:: WORK REQUIRED ::
What is needed is the run of lines from the one containing "for node in" through the one containing "VIEW_REACH = 60", echoed exactly, with both ends kept and nothing added.

:: RECORD EXTRACTS ::
■ ■ ■

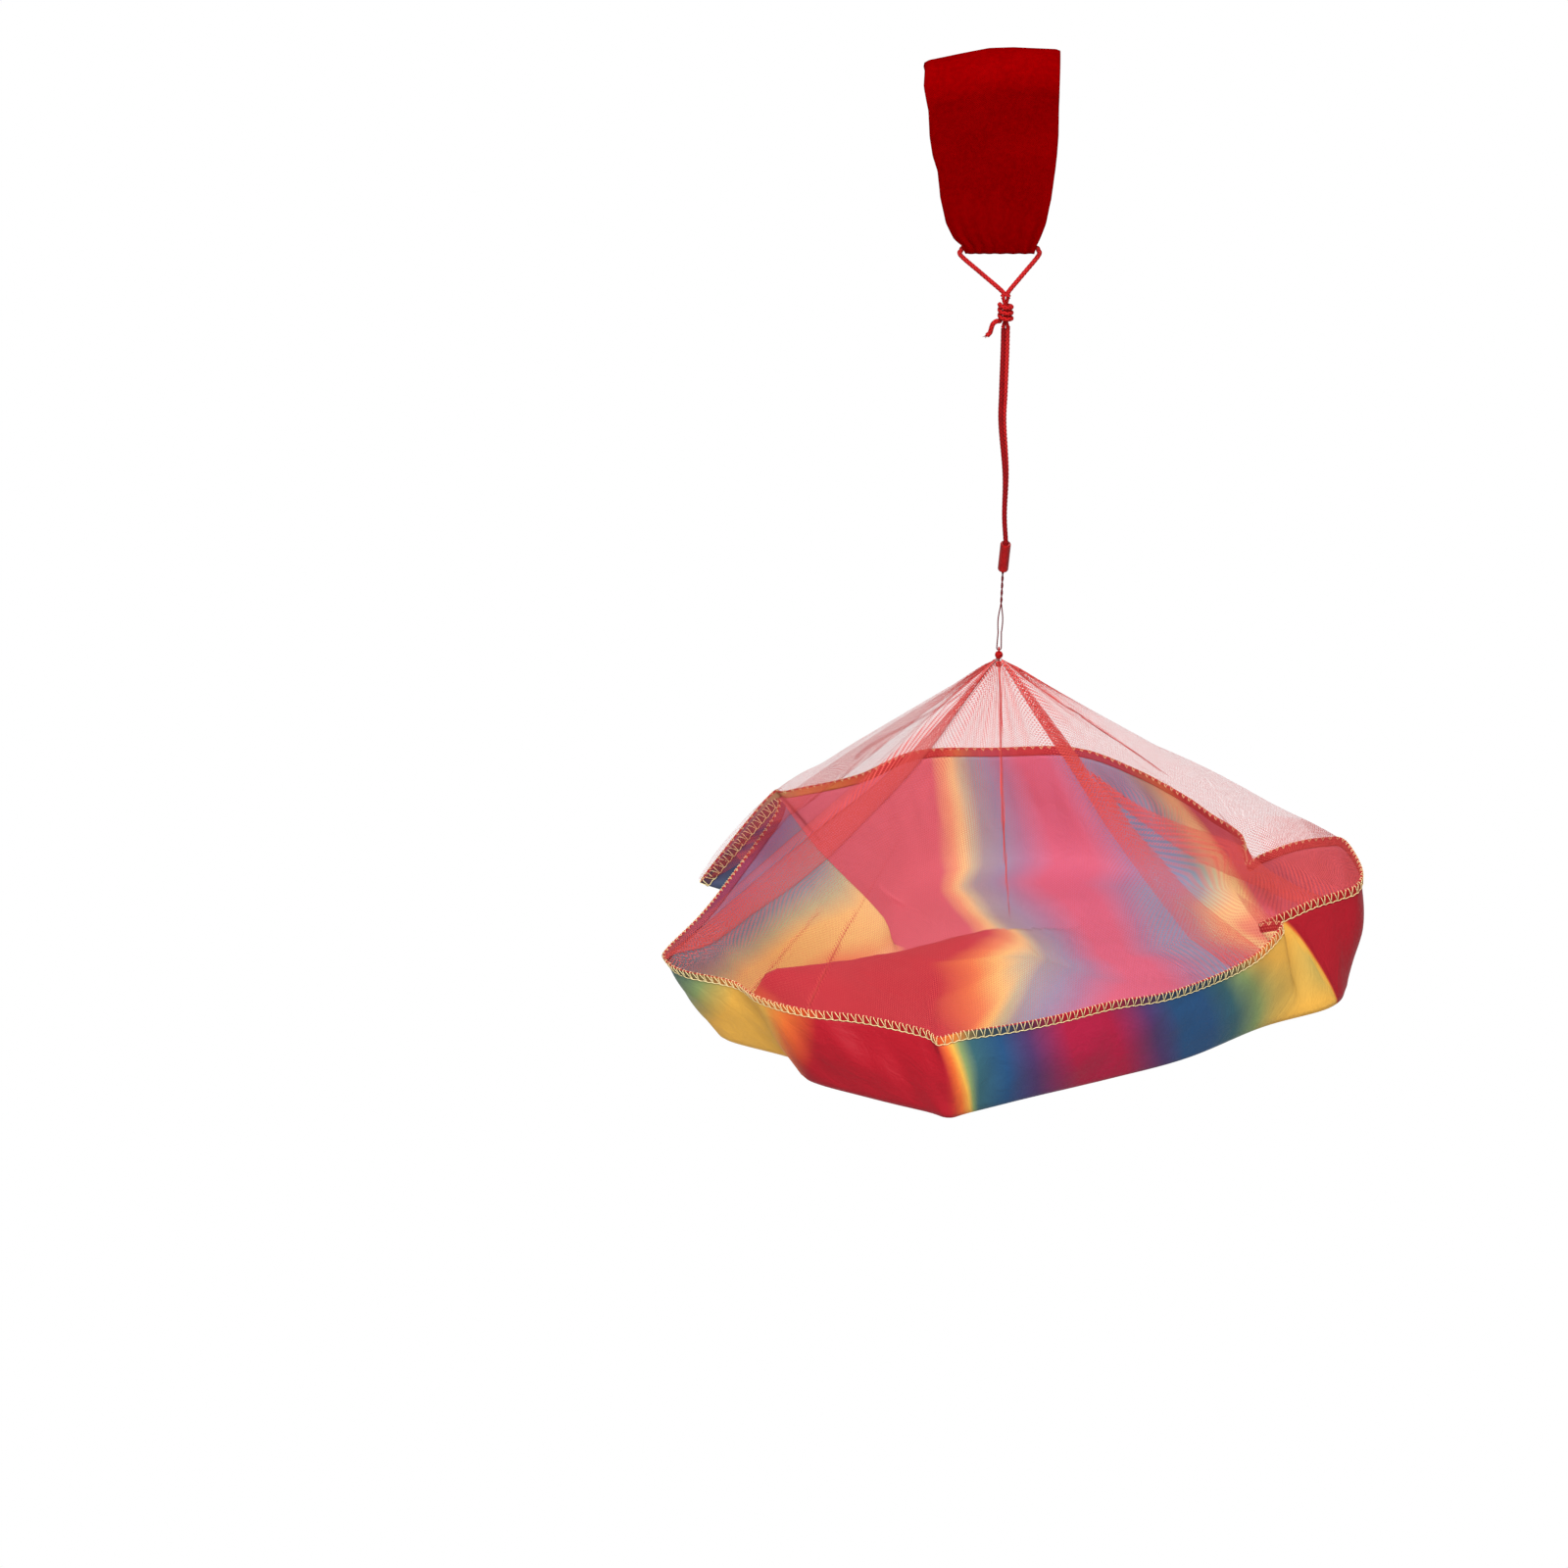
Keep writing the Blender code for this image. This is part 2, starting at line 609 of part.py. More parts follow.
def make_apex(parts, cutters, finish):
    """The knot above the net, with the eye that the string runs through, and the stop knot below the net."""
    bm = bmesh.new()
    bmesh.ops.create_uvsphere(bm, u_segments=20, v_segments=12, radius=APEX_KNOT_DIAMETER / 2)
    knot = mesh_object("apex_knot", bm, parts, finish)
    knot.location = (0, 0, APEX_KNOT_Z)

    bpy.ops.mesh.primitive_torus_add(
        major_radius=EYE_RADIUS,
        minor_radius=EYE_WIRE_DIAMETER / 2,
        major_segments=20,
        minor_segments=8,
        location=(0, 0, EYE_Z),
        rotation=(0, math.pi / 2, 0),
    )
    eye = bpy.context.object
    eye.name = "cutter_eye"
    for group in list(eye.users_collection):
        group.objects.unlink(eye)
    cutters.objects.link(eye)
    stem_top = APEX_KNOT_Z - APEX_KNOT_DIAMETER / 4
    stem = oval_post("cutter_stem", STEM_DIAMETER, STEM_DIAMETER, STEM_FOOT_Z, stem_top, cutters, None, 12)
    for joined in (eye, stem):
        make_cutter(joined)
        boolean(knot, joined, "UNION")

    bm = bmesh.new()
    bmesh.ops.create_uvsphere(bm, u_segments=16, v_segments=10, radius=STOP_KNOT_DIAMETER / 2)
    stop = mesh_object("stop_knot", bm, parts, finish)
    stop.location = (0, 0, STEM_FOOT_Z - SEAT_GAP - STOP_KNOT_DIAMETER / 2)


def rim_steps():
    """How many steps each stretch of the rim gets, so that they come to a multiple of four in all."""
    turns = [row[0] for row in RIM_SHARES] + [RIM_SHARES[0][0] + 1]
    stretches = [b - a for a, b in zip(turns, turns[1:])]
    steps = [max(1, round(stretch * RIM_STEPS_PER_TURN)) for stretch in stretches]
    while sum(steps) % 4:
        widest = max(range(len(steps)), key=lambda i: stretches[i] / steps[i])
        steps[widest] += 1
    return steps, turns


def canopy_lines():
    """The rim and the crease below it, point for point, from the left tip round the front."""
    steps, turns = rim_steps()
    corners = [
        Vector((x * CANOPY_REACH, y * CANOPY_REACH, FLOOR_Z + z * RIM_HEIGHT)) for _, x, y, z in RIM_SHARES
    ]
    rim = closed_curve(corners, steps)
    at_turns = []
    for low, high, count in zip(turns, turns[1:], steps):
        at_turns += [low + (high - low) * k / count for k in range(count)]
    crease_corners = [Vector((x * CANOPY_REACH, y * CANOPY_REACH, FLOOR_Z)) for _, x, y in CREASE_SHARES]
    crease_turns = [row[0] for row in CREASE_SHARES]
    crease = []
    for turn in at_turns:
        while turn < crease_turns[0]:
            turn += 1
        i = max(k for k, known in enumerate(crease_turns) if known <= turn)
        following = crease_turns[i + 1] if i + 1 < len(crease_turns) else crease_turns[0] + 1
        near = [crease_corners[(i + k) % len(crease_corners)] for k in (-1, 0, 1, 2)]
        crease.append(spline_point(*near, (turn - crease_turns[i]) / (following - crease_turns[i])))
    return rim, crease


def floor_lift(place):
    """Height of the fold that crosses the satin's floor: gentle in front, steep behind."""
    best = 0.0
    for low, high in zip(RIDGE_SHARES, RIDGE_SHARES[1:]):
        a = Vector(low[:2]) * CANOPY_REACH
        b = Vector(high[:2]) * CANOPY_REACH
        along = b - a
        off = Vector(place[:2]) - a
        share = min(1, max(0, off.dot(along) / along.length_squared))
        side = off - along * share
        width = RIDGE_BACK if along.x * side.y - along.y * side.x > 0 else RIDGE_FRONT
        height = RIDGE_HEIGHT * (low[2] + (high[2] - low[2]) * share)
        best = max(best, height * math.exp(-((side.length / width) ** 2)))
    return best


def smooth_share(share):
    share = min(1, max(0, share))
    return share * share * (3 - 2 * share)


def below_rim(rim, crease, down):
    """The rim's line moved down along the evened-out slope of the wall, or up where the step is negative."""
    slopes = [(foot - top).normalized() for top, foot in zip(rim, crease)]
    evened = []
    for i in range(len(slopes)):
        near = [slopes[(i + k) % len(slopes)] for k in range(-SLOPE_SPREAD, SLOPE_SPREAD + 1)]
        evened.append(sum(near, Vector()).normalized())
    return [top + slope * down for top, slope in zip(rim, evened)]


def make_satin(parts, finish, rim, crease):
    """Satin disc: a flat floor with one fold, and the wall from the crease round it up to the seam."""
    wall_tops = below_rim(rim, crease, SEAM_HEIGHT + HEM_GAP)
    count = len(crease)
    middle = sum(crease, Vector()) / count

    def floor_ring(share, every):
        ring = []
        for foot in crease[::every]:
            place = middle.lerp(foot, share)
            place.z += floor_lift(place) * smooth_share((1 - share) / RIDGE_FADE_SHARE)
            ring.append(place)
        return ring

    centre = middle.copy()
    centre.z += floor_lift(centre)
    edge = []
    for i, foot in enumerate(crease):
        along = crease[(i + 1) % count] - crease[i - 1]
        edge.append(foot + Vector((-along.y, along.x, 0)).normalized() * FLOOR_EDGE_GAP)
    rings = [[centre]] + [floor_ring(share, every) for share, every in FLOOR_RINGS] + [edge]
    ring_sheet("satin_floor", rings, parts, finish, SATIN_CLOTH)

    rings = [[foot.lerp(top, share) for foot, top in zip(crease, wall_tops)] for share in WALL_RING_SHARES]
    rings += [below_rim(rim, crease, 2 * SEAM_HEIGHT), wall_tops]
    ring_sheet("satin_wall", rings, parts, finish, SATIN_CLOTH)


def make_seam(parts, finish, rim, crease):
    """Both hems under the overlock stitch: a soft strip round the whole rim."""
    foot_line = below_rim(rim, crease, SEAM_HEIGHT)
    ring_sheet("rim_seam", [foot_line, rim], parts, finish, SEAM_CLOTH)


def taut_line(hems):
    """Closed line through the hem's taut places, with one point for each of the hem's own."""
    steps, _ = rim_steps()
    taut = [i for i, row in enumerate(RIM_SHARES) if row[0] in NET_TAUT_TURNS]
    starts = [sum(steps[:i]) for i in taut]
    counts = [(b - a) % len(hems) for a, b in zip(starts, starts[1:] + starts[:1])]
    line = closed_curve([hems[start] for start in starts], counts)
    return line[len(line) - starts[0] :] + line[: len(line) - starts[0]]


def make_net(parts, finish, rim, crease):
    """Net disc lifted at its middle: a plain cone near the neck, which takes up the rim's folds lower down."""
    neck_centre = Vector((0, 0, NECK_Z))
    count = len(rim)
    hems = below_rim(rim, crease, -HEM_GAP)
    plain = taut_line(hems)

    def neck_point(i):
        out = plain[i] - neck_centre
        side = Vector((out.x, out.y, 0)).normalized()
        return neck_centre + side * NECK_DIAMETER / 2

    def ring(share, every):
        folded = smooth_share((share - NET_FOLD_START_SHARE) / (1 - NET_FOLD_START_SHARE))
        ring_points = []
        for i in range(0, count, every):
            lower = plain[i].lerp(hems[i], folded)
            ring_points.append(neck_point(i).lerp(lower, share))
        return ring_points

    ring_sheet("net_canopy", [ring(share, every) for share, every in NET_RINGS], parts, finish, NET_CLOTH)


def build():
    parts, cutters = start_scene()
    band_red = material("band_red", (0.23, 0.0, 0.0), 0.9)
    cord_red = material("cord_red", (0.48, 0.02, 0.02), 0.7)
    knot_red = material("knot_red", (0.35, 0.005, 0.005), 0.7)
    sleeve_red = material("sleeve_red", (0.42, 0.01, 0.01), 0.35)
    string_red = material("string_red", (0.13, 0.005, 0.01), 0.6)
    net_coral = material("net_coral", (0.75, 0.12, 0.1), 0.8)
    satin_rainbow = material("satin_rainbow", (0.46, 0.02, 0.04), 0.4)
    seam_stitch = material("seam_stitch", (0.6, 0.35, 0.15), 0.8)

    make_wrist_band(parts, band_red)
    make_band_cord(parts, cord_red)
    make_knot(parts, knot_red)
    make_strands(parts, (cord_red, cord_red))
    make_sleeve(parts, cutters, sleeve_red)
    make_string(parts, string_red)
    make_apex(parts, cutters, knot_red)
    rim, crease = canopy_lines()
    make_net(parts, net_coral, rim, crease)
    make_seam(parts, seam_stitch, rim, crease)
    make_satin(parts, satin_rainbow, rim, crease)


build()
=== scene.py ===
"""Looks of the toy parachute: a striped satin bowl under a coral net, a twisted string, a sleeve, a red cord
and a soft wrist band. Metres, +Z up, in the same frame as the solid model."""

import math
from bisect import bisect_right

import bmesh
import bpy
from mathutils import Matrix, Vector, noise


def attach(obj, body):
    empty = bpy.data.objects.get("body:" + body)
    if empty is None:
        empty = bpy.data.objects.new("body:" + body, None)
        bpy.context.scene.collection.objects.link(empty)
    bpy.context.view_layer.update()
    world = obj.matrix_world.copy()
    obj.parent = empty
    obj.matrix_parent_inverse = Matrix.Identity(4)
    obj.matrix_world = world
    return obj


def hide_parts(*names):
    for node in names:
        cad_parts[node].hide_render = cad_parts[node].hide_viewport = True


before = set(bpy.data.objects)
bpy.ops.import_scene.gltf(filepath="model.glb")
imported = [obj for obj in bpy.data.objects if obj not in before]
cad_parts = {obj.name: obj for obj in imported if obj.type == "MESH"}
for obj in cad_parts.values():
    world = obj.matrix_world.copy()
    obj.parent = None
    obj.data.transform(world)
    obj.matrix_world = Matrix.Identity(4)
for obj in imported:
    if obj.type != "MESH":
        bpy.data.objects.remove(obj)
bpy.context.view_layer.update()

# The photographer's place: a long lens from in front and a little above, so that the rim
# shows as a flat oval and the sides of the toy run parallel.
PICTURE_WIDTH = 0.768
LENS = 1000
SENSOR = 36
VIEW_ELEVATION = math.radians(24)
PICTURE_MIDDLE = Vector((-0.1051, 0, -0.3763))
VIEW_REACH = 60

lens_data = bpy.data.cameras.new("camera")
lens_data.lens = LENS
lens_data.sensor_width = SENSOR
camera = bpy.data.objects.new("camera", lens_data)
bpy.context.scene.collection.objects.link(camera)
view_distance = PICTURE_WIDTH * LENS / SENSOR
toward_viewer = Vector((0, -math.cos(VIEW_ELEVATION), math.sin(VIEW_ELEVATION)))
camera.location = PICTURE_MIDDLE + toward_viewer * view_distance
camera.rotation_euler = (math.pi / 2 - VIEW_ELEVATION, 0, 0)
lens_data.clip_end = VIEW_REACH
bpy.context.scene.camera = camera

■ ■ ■

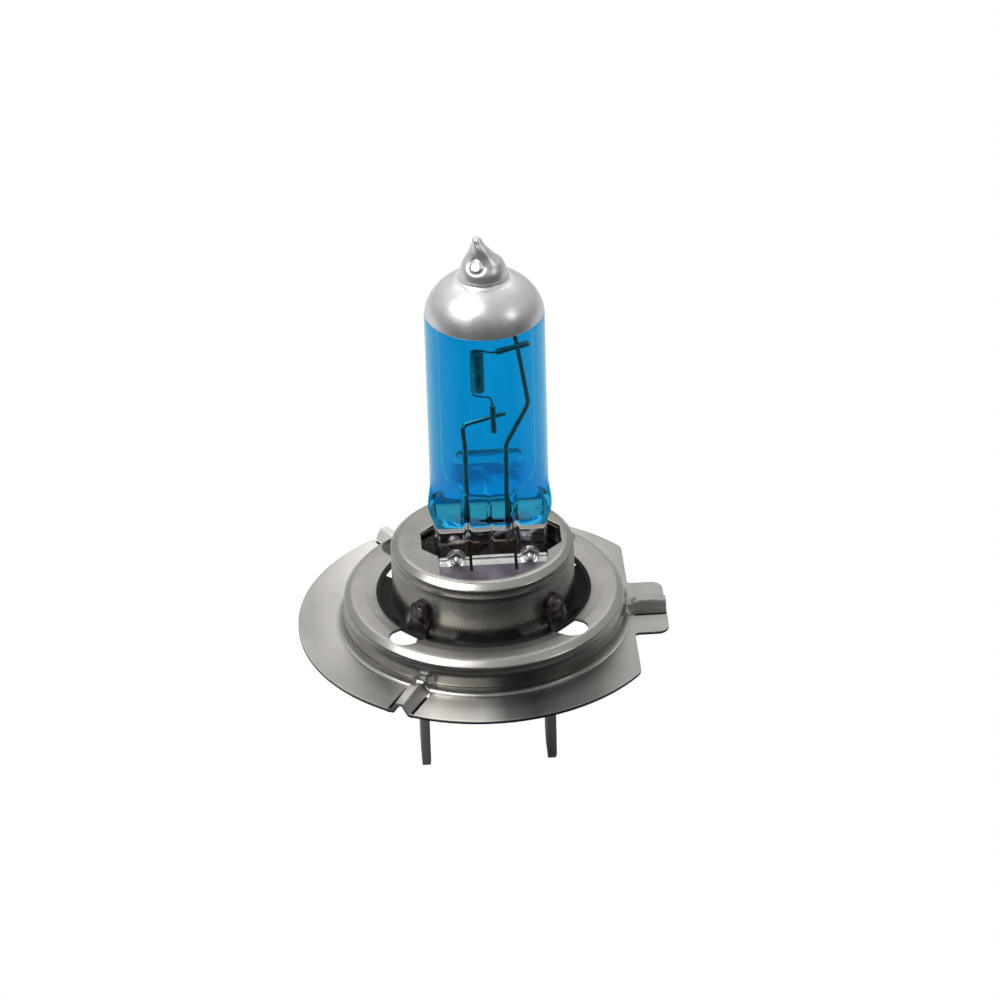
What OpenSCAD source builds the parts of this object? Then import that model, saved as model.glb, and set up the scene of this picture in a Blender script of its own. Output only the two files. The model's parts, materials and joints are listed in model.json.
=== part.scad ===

■ ■ ■

:: FINISHED EXERCISE ::
    for node in names:
        cad_parts[node].hide_render = cad_parts[node].hide_viewport = True


before = set(bpy.data.objects)
bpy.ops.import_scene.gltf(filepath="model.glb")
imported = [obj for obj in bpy.data.objects if obj not in before]
cad_parts = {obj.name: obj for obj in imported if obj.type == "MESH"}
for obj in cad_parts.values():
    world = obj.matrix_world.copy()
    obj.parent = None
    obj.data.transform(world)
    obj.matrix_world = Matrix.Identity(4)
for obj in imported:
    if obj.type != "MESH":
        bpy.data.objects.remove(obj)
bpy.context.view_layer.update()

# The photographer's place: a long lens from in front and a little above, so that the rim
# shows as a flat oval and the sides of the toy run parallel.
PICTURE_WIDTH = 0.768
LENS = 1000
SENSOR = 36
VIEW_ELEVATION = math.radians(24)
PICTURE_MIDDLE = Vector((-0.1051, 0, -0.3763))
VIEW_REACH = 60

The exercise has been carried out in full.